The patchwork polemic weaves large conceits from thin threads of evidence. Yet, the tapestry of selective statistics and half-truths hides a more complex, less positive prospect not just for womanhood but for the whole of society.

The employment market has changed. The slide towards a service economy in Britain gathered pace in the Thatcher era and took out swathes of traditional ‘male industries’. For example, in the early 1970s, coal industry employment was over 300,000.By 2001, it was only 14,000. The growing service sector facilitated a rapid rise in female employment – from 56% in the 1970s to around 75% today, while male employment shrank from 95% to 83% over the same period.

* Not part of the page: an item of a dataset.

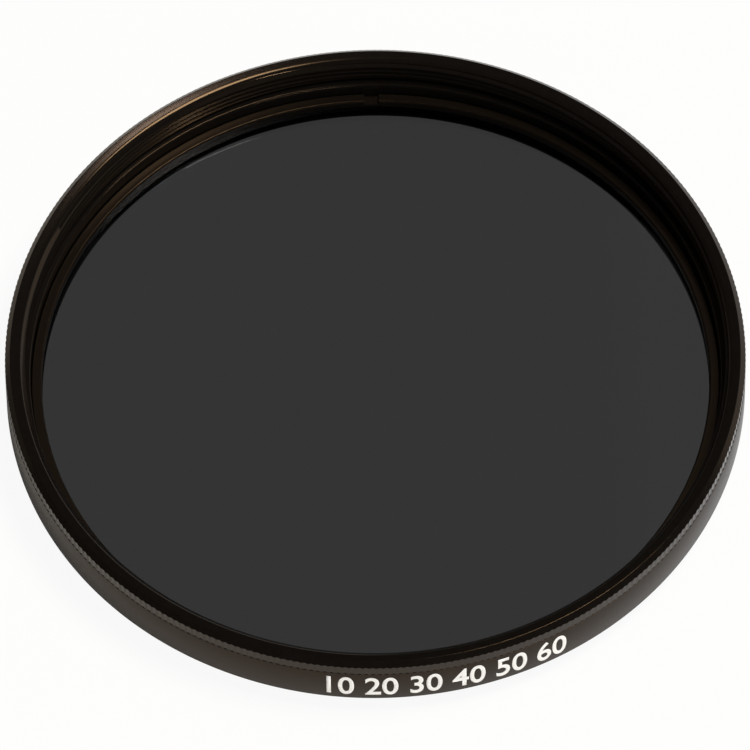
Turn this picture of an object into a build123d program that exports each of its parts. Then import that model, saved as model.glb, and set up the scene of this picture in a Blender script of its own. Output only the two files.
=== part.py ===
from build123d import *
import math
import os

# Neutral density filter for a 77 mm filter thread, in millimetres: a turned ring, a disc of dark
# glass that lies on the ring's rear lip, and a thin screwed ring that holds the glass down.
# Z is the optical axis and +Z looks out of the front. z = 0 is the rear end face.

os.makedirs("parts", exist_ok=True)

# Screw thread, the same at the front and at the rear
thread_diameter = 77.0
thread_pitch = 0.75

# Heights along the axis, stacked from the rear face to the front face
lip_thickness = 0.7
glass_thickness = 2.4
retainer_thickness = 0.9
retainer_recess = 1.6
front_bore_depth = 3.5

# Rear thread
rear_thread_length = 2.3
rear_thread_lead = 0.45
undercut_width = 0.5
undercut_depth = 0.12

# Rim outside the threads
rim_wall = 1.8
rim_front_chamfer = 0.6
rim_rear_chamfer = 0.3
front_dish = 0.13

# Knurled band under the front chamfer: straight ribs that stand on a shallow turned recess
rib_count = 342
rib_height = 0.06
rib_length = 1.3
rib_sink = 0.02
rib_foot = 0.02

# Bore, from the front thread in to the clear opening
entry_chamfer = 0.65
runout_width = 0.5
runout_depth = 0.1
retainer_step = 0.5
step_break = 0.12
seat_step = 0.6
seat_drop = 0.2
lip_width = 0.6
lip_bevel = 0.3

# Glass
glass_clearance = 0.1
glass_chamfer = 0.2

# Retaining ring
retainer_clearance = 0.05
retainer_bevel = 0.15
retainer_edge_radius = 0.1
retainer_edge_break = 0.12
notch_width = 1.6
notch_floor = 0.4

# An ISO metric thread's crest in the nut and root on the screw lie these shares of the sharp
# thread's height inside the nominal radius
nut_crest_share = 5 / 8
screw_root_share = 17 / 24
thread_height = thread_pitch * math.sqrt(3) / 2
thread_radius = thread_diameter / 2
thread_bore_radius = thread_radius - nut_crest_share * thread_height
undercut_radius = thread_radius - screw_root_share * thread_height - undercut_depth

# Heights that follow from the stack
glass_top = lip_thickness + glass_thickness
retainer_top = glass_top + retainer_thickness
retainer_bore_top = retainer_top + retainer_recess
front_face = retainer_bore_top + front_bore_depth
entry_top = front_face - front_dish

# Radii that follow from the thread
rim_radius = thread_radius + rim_wall
rib_crest_radius = rim_radius - rib_sink
rib_root_radius = rib_crest_radius - rib_height
band_radius = rib_root_radius - rib_foot
chamfer_radius = rim_radius - rim_front_chamfer
runout_radius = thread_radius + runout_depth
retainer_bore_radius = thread_bore_radius - retainer_step
seat_radius = retainer_bore_radius - seat_step
clear_radius = seat_radius - lip_width

# The ribs end where the 45 degree front chamfer starts
rib_top = front_face - (band_radius - chamfer_radius)
rib_bottom = rib_top - rib_length


def rib_outline():
    """Points round the knurl's section, a crest and a root in turn."""
    for step in range(2 * rib_count):
        radius = rib_root_radius if step % 2 else rib_crest_radius
        turn = math.pi * step / rib_count
        yield radius * math.cos(turn), radius * math.sin(turn)


# Filter ring: the outside is turned first, then the stepped bore, then the thread grooves
with BuildPart() as filter_ring:
    with BuildSketch(Plane.XZ) as outside:
        with BuildLine():
            Polyline(
                (0, 0),
                (thread_radius - rear_thread_lead, 0),
                (thread_radius, rear_thread_lead),
                (thread_radius, rear_thread_length),
                (rim_radius - rim_rear_chamfer, rear_thread_length),
                (rim_radius, rear_thread_length + rim_rear_chamfer),
                (rim_radius, rib_bottom),
                (band_radius, rib_bottom),
                (band_radius, rib_top),
                (chamfer_radius, front_face),
                (0, front_face),
                close=True,
            )
        make_face()
    revolve(axis=Axis.Z)

    # Knurl: every rib stands on the recess between the wall and the chamfer
    with BuildSketch(Plane.XY.offset(rib_bottom)) as knurl:
        with BuildLine():
            Polyline(*rib_outline(), close=True)
        make_face()
        Circle(chamfer_radius, mode=Mode.SUBTRACT)
    extrude(amount=rib_length)

    # Bore: clear opening, glass seat, retaining ring's bore, front thread with its entry, and the
    # front face, which falls a little towards the bore
    with BuildSketch(Plane.XZ) as stepped_bore:
        with BuildLine():
            Polyline(
                (0, 0),
                (clear_radius + lip_bevel, 0),
                (clear_radius, lip_bevel),
                (clear_radius, lip_thickness),
                (seat_radius, lip_thickness),
                (seat_radius, glass_top - seat_drop),
                (retainer_bore_radius, glass_top - seat_drop),
                (retainer_bore_radius, retainer_bore_top - step_break),
                (retainer_bore_radius + step_break, retainer_bore_top),
                (thread_bore_radius, retainer_bore_top),
                (thread_bore_radius, entry_top - entry_chamfer),
                (thread_bore_radius + entry_chamfer, entry_top),
                (chamfer_radius, front_face),
                (0, front_face),
                close=True,
            )
        make_face()
    revolve(axis=Axis.Z, mode=Mode.SUBTRACT)

    # Run-out groove at the inner end of the front thread
    with BuildSketch(Plane.XY.offset(retainer_bore_top)):
        Circle(runout_radius)
        Circle(thread_bore_radius, mode=Mode.SUBTRACT)
    extrude(amount=runout_width, mode=Mode.SUBTRACT)

    # Undercut behind the rear thread, against the shoulder
    with BuildSketch(Plane.XY.offset(rear_thread_length)):
        Circle(thread_radius)
        Circle(undercut_radius, mode=Mode.SUBTRACT)
    extrude(amount=-undercut_width, mode=Mode.SUBTRACT)
filter_ring.part.label = "filter_ring"
export_step(filter_ring.part, "parts/filter_ring.step")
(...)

However, there is a more subtle point. The rise of the working woman was helped by the shift towards business models that were administrative rather than competitive. Classically, female behaviours are viewed as more considered, compliant and cautious than men’s, and it’s arguable this modus operandi reinforced the rise of managerialism in the British economy. In his book ‘Blink’, Malcolm Gladwell points out the paradox that increasing ‘professionalisation’ produces disappointing results. ‘Best practice’ and risk-aversion kill competitive differentiation and stifle innovation. These ‘dead hands’ may not have painted fingernails but a culture of ‘consensus-building’ is not conducive to effective strategies: the rapid deployment of competitive insights which cannot wait for proof.

Doubtless, there are broad truths in the traditional gender differences in behavioural styles. But it’s as much of a caricature to suggest that all women are multi-tasking, organisational angels as it is to imply that all men are indisciplined bellends.

At the risk of stating the obvious, men and women are biologically different. Perhaps due to higher testosterone levels, men have historically undertaken the most life-threatening jobs. Today, they still train for technically demanding careers.

Official figures suggest that almost 100% of those studying for qualifications in construction, planning and the built environment are men. Around 90% of those studying engineering and manufacturing technology are men. Women tend more to study care-related qualifications in health and public services – gaining around 85% of all awards.

So perhaps it’s not surprising that 75% of all public sector workers are women.

And suddenly, we can see the argument unravelling. It’s not just working men who are the endangered species. The low pay, low skill, compliant service culture beloved by Old Etonians and paternalists everywhere will undo women’s progress – and then undo us all.

Earlier this year, female unemployment hit a 25 year high – with 1.2 million women out of work. More cuts are expected in the public sector, and women are likely to be hardest hit. In terms of pay equality, women still lag men, largely due to part-time working, as well as career breaks for children. Probably for similar reasons, females represent only 22% of MPs and only 15% of FTSE 100 boardrooms. A few women on top may be doing well, but across the globe – especially with the rise of militant Islam – women are suppressed and oppressed anew.

In Britain, in any commercial break, you can see the confusion at work. The modern paean to ‘girl-power’ – “Here Come The Girls” – sells a vision of sisterhood based on fake tan and make-up. But, in today’s economic foment, the changes in our society can’t just be cosmetic. For every woman to thrive, we need policies to protect and promote every member of society. Yes, even male members.